* _Task_: Output the data that follows exactly, line for line.

....

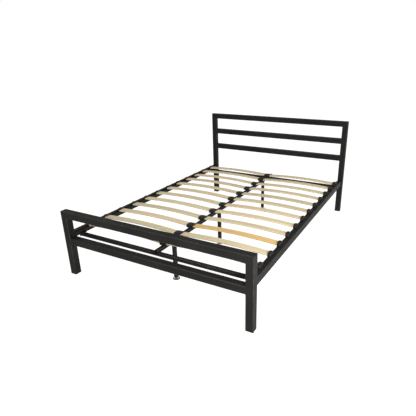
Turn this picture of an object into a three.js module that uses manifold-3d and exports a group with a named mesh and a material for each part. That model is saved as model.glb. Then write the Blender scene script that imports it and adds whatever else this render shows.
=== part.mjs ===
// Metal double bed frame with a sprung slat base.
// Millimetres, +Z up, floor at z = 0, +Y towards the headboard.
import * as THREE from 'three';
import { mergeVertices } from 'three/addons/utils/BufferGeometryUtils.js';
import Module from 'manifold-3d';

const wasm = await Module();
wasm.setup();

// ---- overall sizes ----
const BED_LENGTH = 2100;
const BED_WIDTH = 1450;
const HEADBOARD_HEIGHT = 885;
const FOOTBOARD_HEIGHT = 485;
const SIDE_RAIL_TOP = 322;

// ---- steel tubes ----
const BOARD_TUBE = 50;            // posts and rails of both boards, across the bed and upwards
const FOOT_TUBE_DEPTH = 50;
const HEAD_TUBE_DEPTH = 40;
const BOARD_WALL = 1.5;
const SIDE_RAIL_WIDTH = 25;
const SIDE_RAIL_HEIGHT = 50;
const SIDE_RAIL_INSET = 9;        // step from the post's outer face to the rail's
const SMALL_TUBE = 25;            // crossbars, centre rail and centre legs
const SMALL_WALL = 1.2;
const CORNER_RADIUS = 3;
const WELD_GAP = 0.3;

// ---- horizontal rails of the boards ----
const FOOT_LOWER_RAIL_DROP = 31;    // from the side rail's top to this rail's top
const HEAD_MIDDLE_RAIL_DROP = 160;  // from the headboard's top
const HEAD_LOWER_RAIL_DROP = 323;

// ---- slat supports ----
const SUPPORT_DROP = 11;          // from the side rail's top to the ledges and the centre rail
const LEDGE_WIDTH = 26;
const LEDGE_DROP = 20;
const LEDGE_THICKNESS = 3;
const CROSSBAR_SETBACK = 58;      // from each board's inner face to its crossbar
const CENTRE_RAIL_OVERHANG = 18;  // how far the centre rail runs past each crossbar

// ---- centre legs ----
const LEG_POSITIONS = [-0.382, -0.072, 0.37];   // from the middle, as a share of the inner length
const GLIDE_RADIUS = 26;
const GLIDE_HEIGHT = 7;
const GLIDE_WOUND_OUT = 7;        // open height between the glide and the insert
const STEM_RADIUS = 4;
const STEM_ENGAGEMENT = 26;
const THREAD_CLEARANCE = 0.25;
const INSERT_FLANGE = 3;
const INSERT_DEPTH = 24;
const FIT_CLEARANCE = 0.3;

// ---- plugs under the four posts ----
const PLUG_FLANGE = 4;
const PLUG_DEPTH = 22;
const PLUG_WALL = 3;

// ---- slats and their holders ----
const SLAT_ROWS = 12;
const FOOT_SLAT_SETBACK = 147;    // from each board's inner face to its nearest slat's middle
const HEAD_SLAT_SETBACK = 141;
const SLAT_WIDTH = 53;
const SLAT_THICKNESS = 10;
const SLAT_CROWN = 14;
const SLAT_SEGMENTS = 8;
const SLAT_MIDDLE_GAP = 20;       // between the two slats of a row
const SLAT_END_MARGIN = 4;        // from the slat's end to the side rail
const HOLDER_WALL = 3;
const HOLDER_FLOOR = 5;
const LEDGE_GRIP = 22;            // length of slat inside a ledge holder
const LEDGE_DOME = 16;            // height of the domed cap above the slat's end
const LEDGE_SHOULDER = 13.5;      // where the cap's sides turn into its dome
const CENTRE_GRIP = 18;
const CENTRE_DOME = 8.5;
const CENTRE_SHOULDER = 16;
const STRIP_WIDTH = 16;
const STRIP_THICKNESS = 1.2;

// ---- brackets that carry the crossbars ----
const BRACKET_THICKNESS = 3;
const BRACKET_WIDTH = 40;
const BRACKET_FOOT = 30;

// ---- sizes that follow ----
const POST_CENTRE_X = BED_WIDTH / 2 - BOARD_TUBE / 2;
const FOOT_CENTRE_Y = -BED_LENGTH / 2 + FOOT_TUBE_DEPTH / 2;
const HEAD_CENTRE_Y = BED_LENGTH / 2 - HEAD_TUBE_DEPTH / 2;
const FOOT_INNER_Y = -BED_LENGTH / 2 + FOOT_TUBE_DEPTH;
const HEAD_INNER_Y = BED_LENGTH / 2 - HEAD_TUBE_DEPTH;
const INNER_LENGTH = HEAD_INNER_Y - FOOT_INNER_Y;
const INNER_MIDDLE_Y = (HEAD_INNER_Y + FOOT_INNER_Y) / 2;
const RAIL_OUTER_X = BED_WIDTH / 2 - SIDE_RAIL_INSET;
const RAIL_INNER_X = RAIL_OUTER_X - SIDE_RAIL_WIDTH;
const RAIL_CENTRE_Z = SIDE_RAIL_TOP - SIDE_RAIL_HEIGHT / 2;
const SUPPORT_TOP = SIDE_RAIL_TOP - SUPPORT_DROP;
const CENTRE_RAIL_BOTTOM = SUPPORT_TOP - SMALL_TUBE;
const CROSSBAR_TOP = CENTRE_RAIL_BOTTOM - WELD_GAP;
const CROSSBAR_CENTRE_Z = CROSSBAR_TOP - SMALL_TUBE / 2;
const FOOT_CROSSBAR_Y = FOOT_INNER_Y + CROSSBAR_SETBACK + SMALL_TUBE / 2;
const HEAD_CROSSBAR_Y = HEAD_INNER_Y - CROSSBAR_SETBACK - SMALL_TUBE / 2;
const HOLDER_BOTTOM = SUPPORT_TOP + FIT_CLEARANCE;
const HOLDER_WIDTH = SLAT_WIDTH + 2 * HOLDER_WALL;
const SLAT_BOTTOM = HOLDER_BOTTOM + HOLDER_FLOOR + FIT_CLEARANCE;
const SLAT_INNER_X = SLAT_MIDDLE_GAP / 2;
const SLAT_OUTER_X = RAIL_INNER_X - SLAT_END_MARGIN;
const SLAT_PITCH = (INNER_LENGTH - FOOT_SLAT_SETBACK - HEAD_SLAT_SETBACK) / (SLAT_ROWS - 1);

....

* _Answer in full_:
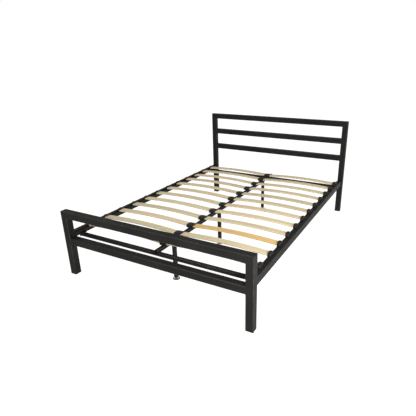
Turn this picture of an object into a three.js module that uses manifold-3d and exports a group with a named mesh and a material for each part. That model is saved as model.glb. Then write the Blender scene script that imports it and adds whatever else this render shows.
=== part.mjs ===
// Metal double bed frame with a sprung slat base.
// Millimetres, +Z up, floor at z = 0, +Y towards the headboard.
import * as THREE from 'three';
import { mergeVertices } from 'three/addons/utils/BufferGeometryUtils.js';
import Module from 'manifold-3d';

const wasm = await Module();
wasm.setup();

// ---- overall sizes ----
const BED_LENGTH = 2100;
const BED_WIDTH = 1450;
const HEADBOARD_HEIGHT = 885;
const FOOTBOARD_HEIGHT = 485;
const SIDE_RAIL_TOP = 322;

// ---- steel tubes ----
const BOARD_TUBE = 50;            // posts and rails of both boards, across the bed and upwards
const FOOT_TUBE_DEPTH = 50;
const HEAD_TUBE_DEPTH = 40;
const BOARD_WALL = 1.5;
const SIDE_RAIL_WIDTH = 25;
const SIDE_RAIL_HEIGHT = 50;
const SIDE_RAIL_INSET = 9;        // step from the post's outer face to the rail's
const SMALL_TUBE = 25;            // crossbars, centre rail and centre legs
const SMALL_WALL = 1.2;
const CORNER_RADIUS = 3;
const WELD_GAP = 0.3;

// ---- horizontal rails of the boards ----
const FOOT_LOWER_RAIL_DROP = 31;    // from the side rail's top to this rail's top
const HEAD_MIDDLE_RAIL_DROP = 160;  // from the headboard's top
const HEAD_LOWER_RAIL_DROP = 323;

// ---- slat supports ----
const SUPPORT_DROP = 11;          // from the side rail's top to the ledges and the centre rail
const LEDGE_WIDTH = 26;
const LEDGE_DROP = 20;
const LEDGE_THICKNESS = 3;
const CROSSBAR_SETBACK = 58;      // from each board's inner face to its crossbar
const CENTRE_RAIL_OVERHANG = 18;  // how far the centre rail runs past each crossbar

// ---- centre legs ----
const LEG_POSITIONS = [-0.382, -0.072, 0.37];   // from the middle, as a share of the inner length
const GLIDE_RADIUS = 26;
const GLIDE_HEIGHT = 7;
const GLIDE_WOUND_OUT = 7;        // open height between the glide and the insert
const STEM_RADIUS = 4;
const STEM_ENGAGEMENT = 26;
const THREAD_CLEARANCE = 0.25;
const INSERT_FLANGE = 3;
const INSERT_DEPTH = 24;
const FIT_CLEARANCE = 0.3;

// ---- plugs under the four posts ----
const PLUG_FLANGE = 4;
const PLUG_DEPTH = 22;
const PLUG_WALL = 3;

// ---- slats and their holders ----
const SLAT_ROWS = 12;
const FOOT_SLAT_SETBACK = 147;    // from each board's inner face to its nearest slat's middle
const HEAD_SLAT_SETBACK = 141;
const SLAT_WIDTH = 53;
const SLAT_THICKNESS = 10;
const SLAT_CROWN = 14;
const SLAT_SEGMENTS = 8;
const SLAT_MIDDLE_GAP = 20;       // between the two slats of a row
const SLAT_END_MARGIN = 4;        // from the slat's end to the side rail
const HOLDER_WALL = 3;
const HOLDER_FLOOR = 5;
const LEDGE_GRIP = 22;            // length of slat inside a ledge holder
const LEDGE_DOME = 16;            // height of the domed cap above the slat's end
const LEDGE_SHOULDER = 13.5;      // where the cap's sides turn into its dome
const CENTRE_GRIP = 18;
const CENTRE_DOME = 8.5;
const CENTRE_SHOULDER = 16;
const STRIP_WIDTH = 16;
const STRIP_THICKNESS = 1.2;

// ---- brackets that carry the crossbars ----
const BRACKET_THICKNESS = 3;
const BRACKET_WIDTH = 40;
const BRACKET_FOOT = 30;

// ---- sizes that follow ----
const POST_CENTRE_X = BED_WIDTH / 2 - BOARD_TUBE / 2;
const FOOT_CENTRE_Y = -BED_LENGTH / 2 + FOOT_TUBE_DEPTH / 2;
const HEAD_CENTRE_Y = BED_LENGTH / 2 - HEAD_TUBE_DEPTH / 2;
const FOOT_INNER_Y = -BED_LENGTH / 2 + FOOT_TUBE_DEPTH;
const HEAD_INNER_Y = BED_LENGTH / 2 - HEAD_TUBE_DEPTH;
const INNER_LENGTH = HEAD_INNER_Y - FOOT_INNER_Y;
const INNER_MIDDLE_Y = (HEAD_INNER_Y + FOOT_INNER_Y) / 2;
const RAIL_OUTER_X = BED_WIDTH / 2 - SIDE_RAIL_INSET;
const RAIL_INNER_X = RAIL_OUTER_X - SIDE_RAIL_WIDTH;
const RAIL_CENTRE_Z = SIDE_RAIL_TOP - SIDE_RAIL_HEIGHT / 2;
const SUPPORT_TOP = SIDE_RAIL_TOP - SUPPORT_DROP;
const CENTRE_RAIL_BOTTOM = SUPPORT_TOP - SMALL_TUBE;
const CROSSBAR_TOP = CENTRE_RAIL_BOTTOM - WELD_GAP;
const CROSSBAR_CENTRE_Z = CROSSBAR_TOP - SMALL_TUBE / 2;
const FOOT_CROSSBAR_Y = FOOT_INNER_Y + CROSSBAR_SETBACK + SMALL_TUBE / 2;
const HEAD_CROSSBAR_Y = HEAD_INNER_Y - CROSSBAR_SETBACK - SMALL_TUBE / 2;
const HOLDER_BOTTOM = SUPPORT_TOP + FIT_CLEARANCE;
const HOLDER_WIDTH = SLAT_WIDTH + 2 * HOLDER_WALL;
const SLAT_BOTTOM = HOLDER_BOTTOM + HOLDER_FLOOR + FIT_CLEARANCE;
const SLAT_INNER_X = SLAT_MIDDLE_GAP / 2;
const SLAT_OUTER_X = RAIL_INNER_X - SLAT_END_MARGIN;
const SLAT_PITCH = (INNER_LENGTH - FOOT_SLAT_SETBACK - HEAD_SLAT_SETBACK) / (SLAT_ROWS - 1);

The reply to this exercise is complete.